Mr Dzenis however denied having said it was on the basis of last on first off. As indicated earlier, I prefer Mr Dzenis' version of the conversation. He is unlikely to have said it because he retained Mr Brody who had only been there for several weeks. Mr Bevan had been there for four years. He may have misunderstood what Mr Dzenis said to him. Mr Dzenis said he made it very brief and indicated to Mr Bevan that he had been instructed by the directors to cut the numbers down and that he was dismissing him to which Mr Bevan said "Oh well, fair enough."

This difference is not, in my view, of great relevance. What is more important is whether I accept the evidence of Mr Dzenis and Mr Bullen as to the reasons actuating the dismissal.

Mr Dzenis says that, early in July 1981, he had a conversation with Mr Bullen about modifying the tiger section of the park. Mr Bullen asked him to delay it for a while. He was concerned about the staff currently. employed and the state of the company and he felt that the staff numbers should be cut. At a later date Mr Dzenis was told to operate in future on four game wardens and three for a portion of the park known as "Pet's Corner". This meant dismissing three game wardens and three members of the Pet's Corner staff. Mr Dzenis says he was not given any criteria by Mr Bullen as to how to select the ones to stay or terminate and that he based his decision on merit on their work performance. This was judged from his own observation and also from observations by Mr Bruce, the park supervisor. He was not given any particular instructions about dismissing Mr Bevan. He decided to dismiss him because, although he was basically a reasonably sound warden, he was lacking in quite a few respects. Mr Dzenis said he made a habit of showing up late. He did not show a high regard for the animals he looked after and he was a bit on the slow side. A few weeks earlier he had had a major disagreement with Mr Bruce, the park supervisor, when Mr Bruce had made his pay up but decided on that occasion not to dismiss him but issue him with a stern warning.

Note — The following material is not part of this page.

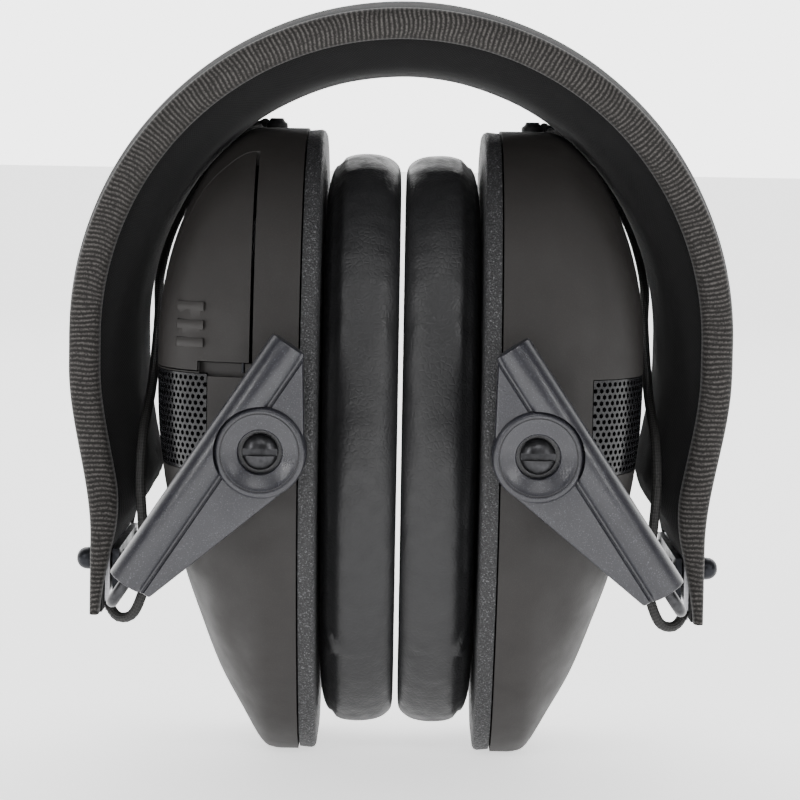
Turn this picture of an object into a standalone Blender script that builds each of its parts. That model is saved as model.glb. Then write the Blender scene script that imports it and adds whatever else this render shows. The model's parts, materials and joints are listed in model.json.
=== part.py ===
"""Over-the-head electronic earmuff, folded: both cups are tucked up inside the headband.

Frame: +Z up, the front is -Y, the left side is -X. The origin is bottom centre, under the cups.
"""

import math

import bmesh
import bpy
from mathutils import Matrix, Vector

MM = 0.001
SIDES = {"left": -1, "right": 1}
ENDS = {"front": -1, "rear": 1}
GAP = 0.3

# Headband, in millimetres. The crown is an arc, and each leg is a strip that leans inwards.
CROWN_Z = 75.0
CROWN_RADIUS = 57.9
CROWN_STEPS = 16
LEG_END_Z = 26.3
LEG_LEAN = 4.0
LEG_LEAN_TOP_Z = 70.0
LEG_LEAN_HEIGHT = 30.0
LEG_STATIONS = (26.3, 30.0, 34.0, 38.0, 42.0, 46.0, 50.0, 55.0, 60.0, 66.0, 75.0)
FABRIC_HALF_WIDTH = 22.0
TAPE_INNER_Y = 22.3
TAPE_OUTER_Y = 25.5
TAPE_THICKNESS = 5.4
TAPE_END_THICKNESS = 1.6
COVER_DEPTH = 2.0
COVER_BULGE = 2.3
SPRING_DEPTHS = (2.3, 3.1)
SPRING_HALF_WIDTH = 20.0
PAD_DEPTH = 3.4
PAD_THICKNESS = 7.8
PAD_END_Z = 38.0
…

In relation to his lateness, Mr Dzenis said he would arrange for him to be called on the telephone to enquire about his whereabouts when he was not at work at his set time and that he showed his dissatisfaction with Mr Bevan being late on quite a few occasions. He had also received complaints from Mr Bruce about him as to the manner in which he treated vehicles.

Mr Dzenis said he gave consideration to the fact that Mr Bevan held himself out as the union delegate but because the directors had instructed him to operate on a small number he had to choose the ones that were the better workers and were the more diverse. Around the same time the hours of opening the park were changed and the staff were used for performing maintenance work after it was closed to the public. Mr Dzenis was anxious to retain those staff who were more useful for that purpose.

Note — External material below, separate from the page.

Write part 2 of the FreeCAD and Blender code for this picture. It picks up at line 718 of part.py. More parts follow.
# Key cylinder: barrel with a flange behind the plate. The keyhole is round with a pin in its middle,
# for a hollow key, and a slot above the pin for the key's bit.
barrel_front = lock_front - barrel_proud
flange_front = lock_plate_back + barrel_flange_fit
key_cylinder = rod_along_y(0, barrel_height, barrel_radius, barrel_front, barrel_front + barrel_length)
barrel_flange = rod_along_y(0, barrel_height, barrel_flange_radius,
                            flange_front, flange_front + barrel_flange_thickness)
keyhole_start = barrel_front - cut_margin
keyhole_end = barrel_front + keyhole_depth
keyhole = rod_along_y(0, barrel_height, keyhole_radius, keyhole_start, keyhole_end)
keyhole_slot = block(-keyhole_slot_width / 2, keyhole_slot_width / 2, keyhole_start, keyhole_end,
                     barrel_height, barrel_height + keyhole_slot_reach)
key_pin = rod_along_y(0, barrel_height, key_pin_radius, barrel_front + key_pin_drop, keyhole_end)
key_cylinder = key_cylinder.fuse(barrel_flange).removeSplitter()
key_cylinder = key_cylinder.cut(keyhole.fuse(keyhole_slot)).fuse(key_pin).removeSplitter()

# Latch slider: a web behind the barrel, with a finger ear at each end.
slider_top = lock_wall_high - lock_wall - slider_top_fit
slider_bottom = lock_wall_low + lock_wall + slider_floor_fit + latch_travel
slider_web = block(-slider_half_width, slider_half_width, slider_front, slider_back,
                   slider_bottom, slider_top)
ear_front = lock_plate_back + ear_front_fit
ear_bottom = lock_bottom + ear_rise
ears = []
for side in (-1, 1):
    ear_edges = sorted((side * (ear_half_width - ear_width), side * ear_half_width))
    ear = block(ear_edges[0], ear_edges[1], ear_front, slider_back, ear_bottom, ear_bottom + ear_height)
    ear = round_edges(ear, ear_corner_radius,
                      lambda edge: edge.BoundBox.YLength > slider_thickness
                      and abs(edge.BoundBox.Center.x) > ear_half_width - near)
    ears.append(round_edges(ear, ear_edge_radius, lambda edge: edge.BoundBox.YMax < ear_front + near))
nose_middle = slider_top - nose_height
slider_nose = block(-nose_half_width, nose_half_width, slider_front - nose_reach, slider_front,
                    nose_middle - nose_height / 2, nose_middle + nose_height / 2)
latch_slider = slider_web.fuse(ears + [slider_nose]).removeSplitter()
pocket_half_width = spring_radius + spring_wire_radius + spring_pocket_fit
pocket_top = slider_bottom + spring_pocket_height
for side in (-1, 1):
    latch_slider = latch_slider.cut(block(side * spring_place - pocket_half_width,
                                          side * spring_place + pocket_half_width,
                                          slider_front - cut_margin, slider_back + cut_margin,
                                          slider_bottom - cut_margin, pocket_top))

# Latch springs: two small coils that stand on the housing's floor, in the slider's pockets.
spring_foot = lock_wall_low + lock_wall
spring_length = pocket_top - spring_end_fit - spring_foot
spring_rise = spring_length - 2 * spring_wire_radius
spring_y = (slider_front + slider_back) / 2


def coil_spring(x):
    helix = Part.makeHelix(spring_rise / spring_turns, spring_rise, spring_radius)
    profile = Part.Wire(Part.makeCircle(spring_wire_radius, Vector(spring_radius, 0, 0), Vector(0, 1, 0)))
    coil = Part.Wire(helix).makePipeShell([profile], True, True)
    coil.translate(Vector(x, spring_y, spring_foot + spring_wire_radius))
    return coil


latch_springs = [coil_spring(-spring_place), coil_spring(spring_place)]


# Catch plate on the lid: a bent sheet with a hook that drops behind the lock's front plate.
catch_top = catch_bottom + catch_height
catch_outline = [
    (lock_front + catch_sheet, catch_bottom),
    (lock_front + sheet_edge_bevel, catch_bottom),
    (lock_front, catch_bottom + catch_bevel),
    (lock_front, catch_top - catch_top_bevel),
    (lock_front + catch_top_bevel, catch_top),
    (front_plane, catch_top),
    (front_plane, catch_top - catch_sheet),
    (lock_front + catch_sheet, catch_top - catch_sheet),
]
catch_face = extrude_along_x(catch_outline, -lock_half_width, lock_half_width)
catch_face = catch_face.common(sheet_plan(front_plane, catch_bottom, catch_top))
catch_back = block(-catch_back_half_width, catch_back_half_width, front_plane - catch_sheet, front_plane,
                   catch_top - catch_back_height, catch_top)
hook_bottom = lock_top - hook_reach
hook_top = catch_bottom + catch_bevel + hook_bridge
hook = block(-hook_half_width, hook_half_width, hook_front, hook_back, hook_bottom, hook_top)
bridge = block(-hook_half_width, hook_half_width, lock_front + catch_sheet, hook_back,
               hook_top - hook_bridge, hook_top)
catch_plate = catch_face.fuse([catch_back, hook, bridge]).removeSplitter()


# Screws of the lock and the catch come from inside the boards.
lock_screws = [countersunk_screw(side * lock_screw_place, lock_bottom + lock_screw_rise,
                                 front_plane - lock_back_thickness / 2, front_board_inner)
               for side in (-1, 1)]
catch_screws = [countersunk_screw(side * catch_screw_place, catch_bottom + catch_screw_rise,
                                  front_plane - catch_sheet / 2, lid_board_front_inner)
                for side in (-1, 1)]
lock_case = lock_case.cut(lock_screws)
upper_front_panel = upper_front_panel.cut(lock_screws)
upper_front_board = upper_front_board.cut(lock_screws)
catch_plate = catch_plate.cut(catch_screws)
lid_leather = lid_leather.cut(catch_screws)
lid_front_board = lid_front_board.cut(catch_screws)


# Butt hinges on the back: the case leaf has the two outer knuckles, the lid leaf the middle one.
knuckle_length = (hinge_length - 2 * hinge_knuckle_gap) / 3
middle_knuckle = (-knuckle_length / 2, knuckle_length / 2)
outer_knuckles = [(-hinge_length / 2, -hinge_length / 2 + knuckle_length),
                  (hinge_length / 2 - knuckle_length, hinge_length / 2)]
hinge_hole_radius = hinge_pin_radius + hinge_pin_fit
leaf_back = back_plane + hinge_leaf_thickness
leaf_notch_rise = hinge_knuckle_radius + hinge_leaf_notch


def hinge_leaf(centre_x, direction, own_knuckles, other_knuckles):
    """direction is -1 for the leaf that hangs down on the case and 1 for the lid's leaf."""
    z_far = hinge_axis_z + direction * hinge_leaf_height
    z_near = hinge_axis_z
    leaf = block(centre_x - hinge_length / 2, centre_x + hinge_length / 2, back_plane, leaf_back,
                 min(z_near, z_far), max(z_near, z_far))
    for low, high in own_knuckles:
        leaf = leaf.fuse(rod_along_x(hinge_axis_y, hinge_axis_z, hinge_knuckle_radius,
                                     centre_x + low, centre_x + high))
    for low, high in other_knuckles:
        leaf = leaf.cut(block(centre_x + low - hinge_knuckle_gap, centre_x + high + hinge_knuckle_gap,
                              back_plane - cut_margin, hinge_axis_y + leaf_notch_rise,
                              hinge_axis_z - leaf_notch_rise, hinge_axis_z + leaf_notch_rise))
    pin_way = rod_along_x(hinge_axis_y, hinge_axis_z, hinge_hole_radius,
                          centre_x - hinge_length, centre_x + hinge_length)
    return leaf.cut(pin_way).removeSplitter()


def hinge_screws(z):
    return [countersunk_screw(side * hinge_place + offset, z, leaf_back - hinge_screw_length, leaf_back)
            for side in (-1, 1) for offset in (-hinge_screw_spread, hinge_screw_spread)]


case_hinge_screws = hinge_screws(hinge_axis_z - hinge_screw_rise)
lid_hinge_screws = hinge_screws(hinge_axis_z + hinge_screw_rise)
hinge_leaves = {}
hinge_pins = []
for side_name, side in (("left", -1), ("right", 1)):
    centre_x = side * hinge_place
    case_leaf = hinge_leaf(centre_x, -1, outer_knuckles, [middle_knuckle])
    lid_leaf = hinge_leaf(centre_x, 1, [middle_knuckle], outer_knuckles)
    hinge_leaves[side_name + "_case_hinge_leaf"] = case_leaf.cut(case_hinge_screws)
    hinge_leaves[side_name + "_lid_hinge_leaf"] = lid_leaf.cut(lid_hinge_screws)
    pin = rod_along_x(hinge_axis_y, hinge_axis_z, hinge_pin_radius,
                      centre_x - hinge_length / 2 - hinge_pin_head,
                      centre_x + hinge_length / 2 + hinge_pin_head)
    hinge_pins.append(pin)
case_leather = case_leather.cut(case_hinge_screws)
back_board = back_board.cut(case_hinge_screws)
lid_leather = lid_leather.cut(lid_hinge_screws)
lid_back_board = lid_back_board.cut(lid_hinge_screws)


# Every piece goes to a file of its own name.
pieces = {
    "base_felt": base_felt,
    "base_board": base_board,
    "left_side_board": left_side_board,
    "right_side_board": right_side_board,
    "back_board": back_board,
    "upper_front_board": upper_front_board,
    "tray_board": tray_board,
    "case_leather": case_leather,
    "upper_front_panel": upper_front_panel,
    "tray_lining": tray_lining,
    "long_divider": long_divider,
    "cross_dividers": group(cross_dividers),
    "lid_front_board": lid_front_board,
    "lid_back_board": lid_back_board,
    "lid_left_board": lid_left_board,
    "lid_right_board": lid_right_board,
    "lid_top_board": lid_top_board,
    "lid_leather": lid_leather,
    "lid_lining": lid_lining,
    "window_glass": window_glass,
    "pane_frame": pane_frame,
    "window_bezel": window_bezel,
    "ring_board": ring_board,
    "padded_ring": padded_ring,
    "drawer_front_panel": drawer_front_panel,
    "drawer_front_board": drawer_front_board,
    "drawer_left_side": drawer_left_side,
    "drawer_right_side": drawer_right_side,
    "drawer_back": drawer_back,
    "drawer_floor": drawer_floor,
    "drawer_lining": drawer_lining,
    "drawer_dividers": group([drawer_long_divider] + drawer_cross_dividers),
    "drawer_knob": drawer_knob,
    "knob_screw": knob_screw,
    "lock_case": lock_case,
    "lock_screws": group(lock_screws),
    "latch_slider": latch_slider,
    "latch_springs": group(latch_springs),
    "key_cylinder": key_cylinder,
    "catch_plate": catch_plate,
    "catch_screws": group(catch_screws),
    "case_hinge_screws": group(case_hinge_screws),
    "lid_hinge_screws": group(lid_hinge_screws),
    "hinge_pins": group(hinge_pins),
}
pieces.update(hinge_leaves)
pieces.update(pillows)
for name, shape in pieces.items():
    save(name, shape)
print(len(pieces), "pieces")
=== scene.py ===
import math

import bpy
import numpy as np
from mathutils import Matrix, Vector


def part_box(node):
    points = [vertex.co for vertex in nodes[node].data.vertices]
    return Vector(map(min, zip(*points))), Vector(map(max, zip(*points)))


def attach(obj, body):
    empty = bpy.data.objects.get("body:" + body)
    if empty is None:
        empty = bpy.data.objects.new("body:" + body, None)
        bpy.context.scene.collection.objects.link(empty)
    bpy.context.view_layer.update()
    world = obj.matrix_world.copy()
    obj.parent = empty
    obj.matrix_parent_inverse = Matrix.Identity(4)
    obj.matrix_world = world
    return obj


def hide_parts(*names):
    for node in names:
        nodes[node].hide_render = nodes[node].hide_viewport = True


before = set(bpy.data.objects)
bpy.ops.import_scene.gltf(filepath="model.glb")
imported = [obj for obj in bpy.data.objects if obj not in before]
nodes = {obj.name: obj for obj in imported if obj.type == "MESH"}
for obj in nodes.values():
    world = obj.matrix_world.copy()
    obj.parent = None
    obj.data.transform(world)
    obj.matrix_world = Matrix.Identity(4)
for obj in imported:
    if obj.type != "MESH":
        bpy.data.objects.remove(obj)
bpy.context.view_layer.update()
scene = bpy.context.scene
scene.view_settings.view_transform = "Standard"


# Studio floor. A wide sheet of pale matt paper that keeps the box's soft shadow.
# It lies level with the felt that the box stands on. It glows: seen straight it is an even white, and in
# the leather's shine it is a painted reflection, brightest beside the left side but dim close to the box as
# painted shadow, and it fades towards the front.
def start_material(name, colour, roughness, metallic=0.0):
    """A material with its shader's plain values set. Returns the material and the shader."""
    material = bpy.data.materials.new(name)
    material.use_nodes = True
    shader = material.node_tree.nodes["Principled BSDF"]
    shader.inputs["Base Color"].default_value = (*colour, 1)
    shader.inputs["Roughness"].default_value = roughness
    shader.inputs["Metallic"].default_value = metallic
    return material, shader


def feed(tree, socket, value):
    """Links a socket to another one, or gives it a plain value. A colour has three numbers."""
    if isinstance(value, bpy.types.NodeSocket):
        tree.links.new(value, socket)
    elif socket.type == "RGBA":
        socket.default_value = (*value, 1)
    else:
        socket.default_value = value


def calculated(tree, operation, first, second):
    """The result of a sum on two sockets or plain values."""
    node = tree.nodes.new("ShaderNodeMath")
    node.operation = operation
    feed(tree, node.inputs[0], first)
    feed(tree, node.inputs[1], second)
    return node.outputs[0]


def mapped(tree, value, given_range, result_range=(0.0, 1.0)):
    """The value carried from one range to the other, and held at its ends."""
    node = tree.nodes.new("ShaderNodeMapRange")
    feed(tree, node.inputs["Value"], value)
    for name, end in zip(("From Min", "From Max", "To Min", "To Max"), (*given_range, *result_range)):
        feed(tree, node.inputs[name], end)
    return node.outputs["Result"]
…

Of the five others who were dismissed at the same time, Mr Dzenis believed four of them were union members. One of them, Mr Southern was not. Several of those who were not dismissed he believed to be union members.

Mr Bruce also gave evidence confirming Mr Dzenis. He said Mr Bevan's interest in his work had deteriorated, that he was consistently late, that he had spoken to him about calling into hotels and having a drink on pick-ups and that finally he had taken him off driving outside and restricted him to the reserve. A month before he was actually dismissed he had refused to pick up meat when he had had his pay made up but said he would give him one more chance and restrict him to the park.

I am satisfied from this evidence that Mr Dzenis chose to dismiss Mr Bevan because of his work performance compared with other employees. I am also satisfied that in making that choice he was not given any direction by Mr Bullen as to whom he should choose. He did, however, give consideration to the fact that Mr Bevan held himself out as the union delegate but that notwithstanding this he was justified in choosing him as one of those to be dismissed when comparing his work performance and capacities with those of other employees working in the game park and Pet's Corner.

Mr Bullen gave evidence that in early July he told Mr Dzenis they would have to cut back on staff, that they looked at the numbers and decided to cut back about six people, that he indicated to Mr Dzenis that he should keep the best people but Mr Dzenis had not told him which people were to be terminated. He agreed that prior to the dismissals the names of those employees to be terminated could have been mentioned including Barry Bevan and he recalled something being mentioned to the effect that his work had deteriorated. Mr Dzenis also mentioned to him Mr Bevan's membership of the union. He gave no specific instruction as to the dismissal of any particular employee. It was about the same time he gave instructions that no further persons were to be employed. An attempt was made to replace Mr Pruys, the maintenance employee and applications were called in the local press but this was against Mr Bullen's instructions and he was not in fact replaced. Mr Bullen said that when he was speaking about cuts being made, he did not take into account that there might be further union trouble if the union delegate was sacked again. He denied that Mr Bevan was dismissed to drive home the anti-union campaign that was being conducted.

The reason which actuated Mr Bullen's decision to cut back on staff was the decline in the profits from the park. As to this Mr Bullen gave evidence in matter No. N.S.W. 36 of 1981 and I am satisfied that prior to giving Mr Dzenis the instructions to dismiss six staff, he came to the view based on his knowledge of the finances that this was a proper decision to make in the interests of keeping the park open if it were to remain profitable. Problems were arising with the profitability of the park and similar parks in other States.

In the light of the evidence from Mr Dzenis and Mr Bullen, which I accept as truthful and reliable, I am satisfied, on the balance of probabilities, that the reasons for Mr Bevan's dismissal were the reasons given by Mr Dzenis and that they did not include the circumstance that he was a member of A.T.A.E.A. or that he was trying to better his conditions.

The information should therefore be dismissed.